_WHAT YOU WILL DO_
Everything from the line containing "for name, solid" through the line containing "obj.data.transform(world)" must be quoted exactly; everything else is left out.

_MATERIAL PROVIDED_
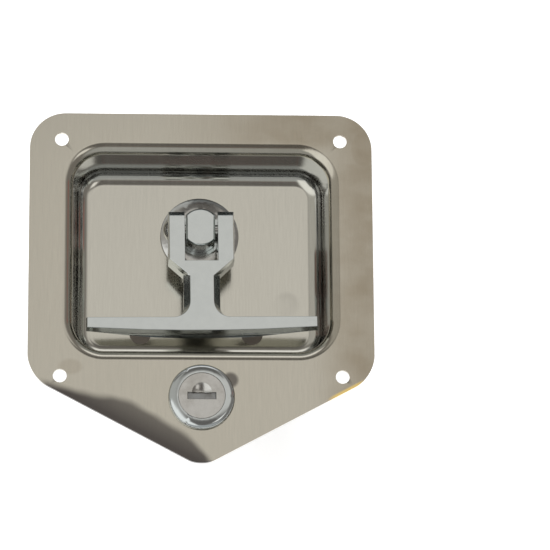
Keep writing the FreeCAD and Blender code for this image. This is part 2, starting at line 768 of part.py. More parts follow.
def make_wafer(index):
    """Sliding wafer: round ends at the shear line, a window for the key, a skirt notched for its spring."""
    front = wafer_place(index)
    back = front + wafer_thickness
    blank = disc(plug_diameter - 2 * wafer_side_gap, front, back, 0, lock_z)
    blank = blank.common(box(-plug_diameter, plug_diameter, front, back,
                             lock_z - wafer_half_height - wafer_skirt, lock_z + wafer_half_height))
    blank = blank.cut(box(-wafer_window_half_width, wafer_window_half_width, front - 1, back + 1,
                          lock_z - wafer_window_half_height, lock_z + wafer_window_half_height))
    notch_left = -wafer_spring_length / 2 - wafer_rib - wafer_travel - wafer_side_gap
    return blank.cut(box(notch_left, wafer_spring_length / 2, front - 1, back + 1,
                         lock_z - plug_diameter, lock_z - wafer_half_height + wafer_side_gap))


def make_wafer_springs():
    springs = []
    for index in range(wafer_count):
        middle = wafer_place(index) + wafer_thickness / 2
        start = vector(-wafer_spring_length / 2, middle, spring_line())
        springs.append(coil(wafer_spring_diameter - 0.3, wafer_spring_wire, wafer_spring_length,
                            wafer_spring_turns, start))
    return Part.makeCompound(springs)


def make_plug_cap():
    """Bright cap over the plug head, with the key slot and a half-round recess above it."""
    cap = disc(cap_diameter, bezel_front, plug_head_front, 0, lock_z)
    half = key_slot_width / 2
    slot = key_slot_height / 2
    recess = disc(2 * cap_dome_radius, bezel_front - 1, bezel_front + cap_dome_depth, 0, lock_z + slot)
    recess = recess.common(box(-half, half, bezel_front - 1, plug_head_front, lock_z + slot - 0.1,
                               lock_z + cap_diameter))
    cap = cap.cut(recess)
    return cap.cut(box(-half, half, bezel_front - 1, plug_head_front + 1, lock_z - slot, lock_z + slot))


def make_shutter():
    """Dust shutter behind the key slot, with a knuckle round its pin at each end."""
    hinge_y, hinge_z = hinge_axis()
    half = key_slot_width / 2 - shutter_edge_gap
    radius = shutter_knuckle_diameter / 2
    inner = half - shutter_knuckle_length
    front = hinge_y - radius + 0.05
    flap = box(-half, half, front, front + shutter_thickness, lock_z - key_slot_height / 2, hinge_z)
    flap = flap.cut(box(-inner, inner, front - 1, front + 1, hinge_z - radius - 0.1, hinge_z + 1))
    for left, right in ((-half, -inner), (inner, half)):
        flap = flap.fuse(rod_x(shutter_knuckle_diameter, left, right, hinge_y, hinge_z))
    bore = shutter_pin_diameter + 2 * bore_clearance
    return flap.removeSplitter().cut(rod_x(bore, -half - 1, half + 1, hinge_y, hinge_z))


def make_shutter_pin():
    hinge_y, hinge_z = hinge_axis()
    reach = key_slot_width / 2 + shutter_edge_gap + 1.2
    return rod_x(shutter_pin_diameter, -reach, reach, hinge_y, hinge_z)


def make_shutter_spring():
    hinge_y, hinge_z = hinge_axis()
    outer = shutter_pin_diameter + 2 * bore_clearance + 2 * shutter_spring_wire
    length = 3.0
    start = vector(-length / 2, hinge_y, hinge_z)
    return coil(outer, shutter_spring_wire, length, shutter_spring_turns, start)


def make_stop_washer():
    """Washer on the square tail, cut away so that the barrel's lug limits the plug to its turn."""
    washer = disc(stop_washer_diameter, plug_back, lever_front, 0, lock_z)
    lug_half_deg = math.degrees(math.atan2(stop_lug_half_width, stop_lug_inner_radius)) + stop_lug_play_deg
    sector = Part.makeCylinder(stop_washer_diameter, 4.0, vector(0, plug_back - 1, lock_z), vector(0, 1, 0),
                               plug_turn_deg + 2 * lug_half_deg)
    sector.rotate(vector(0, 0, lock_z), vector(0, 1, 0), 180.0 - plug_turn_deg - lug_half_deg)
    washer = washer.cut(sector.cut(disc(stop_washer_core_diameter, plug_back - 2, plug_back + 5, 0, lock_z)))
    return washer.cut(square_bar(tail_square, plug_back - 1, lever_front + 1, lock_z))


def make_lock_cam():
    """Short cam on the tail that stands in the way of the lever foot when locked."""
    cam = plate([
        (0.0, lock_z + lock_cam_half_width, 0.0),
        (-lock_cam_reach, lock_z + lock_cam_half_width, 2.0),
        (-lock_cam_reach, lock_z - lock_cam_half_width, 2.0),
        (0.0, lock_z - lock_cam_half_width, 0.0),
    ], lever_front, lever_back)
    cam = cam.fuse(disc(lock_cam_hub_diameter, lever_front, lever_back, 0, lock_z)).removeSplitter()
    return cam.cut(square_bar(tail_square, lever_front - 1, lever_back + 1, lock_z))


def make_tail_washer():
    return ring(tail_washer_diameter, tail_screw_diameter + 0.2, lever_back,
                lever_back + tail_washer_thickness, 0, lock_z)


def tail_nut_back():
    return lever_back + tail_washer_thickness + tail_nut_thickness


def make_tail_nut():
    nut = hexagon(tail_nut_across_flats, lever_back + tail_washer_thickness, tail_nut_back(), lock_z)
    return nut.cut(disc(tail_screw_diameter, lever_back, tail_nut_back() + 1, 0, lock_z))


os.makedirs("parts", exist_ok=True)
pieces = {
    "pan": make_pan(),
    "escutcheon": make_escutcheon(),
    "spindle_gasket": make_spindle_gasket(),
    "spindle_bush": make_spindle_bush(),
    "thrust_washer": make_thrust_washer(),
    "stop_studs": make_stop_studs(),
    "spindle": make_spindle(),
    "lock_lever": make_lock_lever(),
    "spring_washer": make_spring_washer(),
    "back_washer": make_back_washer(),
    "roll_pin": make_roll_pin(),
    "latch_cam": make_latch_cam(),
    "cam_washer": make_cam_washer(),
    "cam_screw": make_cam_screw(),
    "t_handle": make_t_handle(),
    "hinge_pin": make_hinge_pin(),
    "lock_housing": make_lock_housing(),
    "lock_star_washer": make_star_washer(),
    "lock_nut": make_lock_nut(),
    "plug": make_plug(),
    "plug_cap": make_plug_cap(),
    "shutter": make_shutter(),
    "shutter_pin": make_shutter_pin(),
    "shutter_spring": make_shutter_spring(),
    "stop_washer": make_stop_washer(),
    "lock_cam": make_lock_cam(),
    "tail_washer": make_tail_washer(),
    "tail_nut": make_tail_nut(),
    "wafer_springs": make_wafer_springs(),
}
for index in range(wafer_count):
    pieces["wafer_%d" % (index + 1)] = make_wafer(index)
for name, solid in pieces.items():
    print(name, "solids", len(solid.Solids), "valid", solid.isValid(), "volume", round(solid.Volume, 2))
    export(name, solid)
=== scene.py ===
import json
import math

import bpy
from mathutils import Euler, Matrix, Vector


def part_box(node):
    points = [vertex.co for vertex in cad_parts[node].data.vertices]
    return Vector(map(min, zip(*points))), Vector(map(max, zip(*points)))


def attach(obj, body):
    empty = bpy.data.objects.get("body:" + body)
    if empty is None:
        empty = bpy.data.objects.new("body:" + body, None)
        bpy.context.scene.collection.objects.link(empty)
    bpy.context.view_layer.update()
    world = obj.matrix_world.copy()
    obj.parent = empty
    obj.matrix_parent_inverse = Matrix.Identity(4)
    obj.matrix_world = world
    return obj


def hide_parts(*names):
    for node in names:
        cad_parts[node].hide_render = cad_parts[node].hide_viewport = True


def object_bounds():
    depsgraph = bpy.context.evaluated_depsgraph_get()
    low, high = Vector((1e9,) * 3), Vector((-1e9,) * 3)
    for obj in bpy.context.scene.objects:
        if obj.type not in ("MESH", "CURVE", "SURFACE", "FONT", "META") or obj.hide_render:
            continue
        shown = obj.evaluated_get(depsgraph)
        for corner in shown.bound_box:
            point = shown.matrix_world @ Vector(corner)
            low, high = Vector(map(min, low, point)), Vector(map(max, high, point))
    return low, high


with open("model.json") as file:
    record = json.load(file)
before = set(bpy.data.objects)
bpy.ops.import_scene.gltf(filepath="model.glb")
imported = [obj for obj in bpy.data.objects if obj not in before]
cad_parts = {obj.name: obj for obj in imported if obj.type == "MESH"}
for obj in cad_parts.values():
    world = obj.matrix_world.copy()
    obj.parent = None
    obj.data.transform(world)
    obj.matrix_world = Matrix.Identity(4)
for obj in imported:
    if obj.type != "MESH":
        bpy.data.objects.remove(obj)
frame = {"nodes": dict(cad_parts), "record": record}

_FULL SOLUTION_
for name, solid in pieces.items():
    print(name, "solids", len(solid.Solids), "valid", solid.isValid(), "volume", round(solid.Volume, 2))
    export(name, solid)
=== scene.py ===
import json
import math

import bpy
from mathutils import Euler, Matrix, Vector


def part_box(node):
    points = [vertex.co for vertex in cad_parts[node].data.vertices]
    return Vector(map(min, zip(*points))), Vector(map(max, zip(*points)))


def attach(obj, body):
    empty = bpy.data.objects.get("body:" + body)
    if empty is None:
        empty = bpy.data.objects.new("body:" + body, None)
        bpy.context.scene.collection.objects.link(empty)
    bpy.context.view_layer.update()
    world = obj.matrix_world.copy()
    obj.parent = empty
    obj.matrix_parent_inverse = Matrix.Identity(4)
    obj.matrix_world = world
    return obj


def hide_parts(*names):
    for node in names:
        cad_parts[node].hide_render = cad_parts[node].hide_viewport = True


def object_bounds():
    depsgraph = bpy.context.evaluated_depsgraph_get()
    low, high = Vector((1e9,) * 3), Vector((-1e9,) * 3)
    for obj in bpy.context.scene.objects:
        if obj.type not in ("MESH", "CURVE", "SURFACE", "FONT", "META") or obj.hide_render:
            continue
        shown = obj.evaluated_get(depsgraph)
        for corner in shown.bound_box:
            point = shown.matrix_world @ Vector(corner)
            low, high = Vector(map(min, low, point)), Vector(map(max, high, point))
    return low, high


with open("model.json") as file:
    record = json.load(file)
before = set(bpy.data.objects)
bpy.ops.import_scene.gltf(filepath="model.glb")
imported = [obj for obj in bpy.data.objects if obj not in before]
cad_parts = {obj.name: obj for obj in imported if obj.type == "MESH"}
for obj in cad_parts.values():
    world = obj.matrix_world.copy()
    obj.parent = None
    obj.data.transform(world)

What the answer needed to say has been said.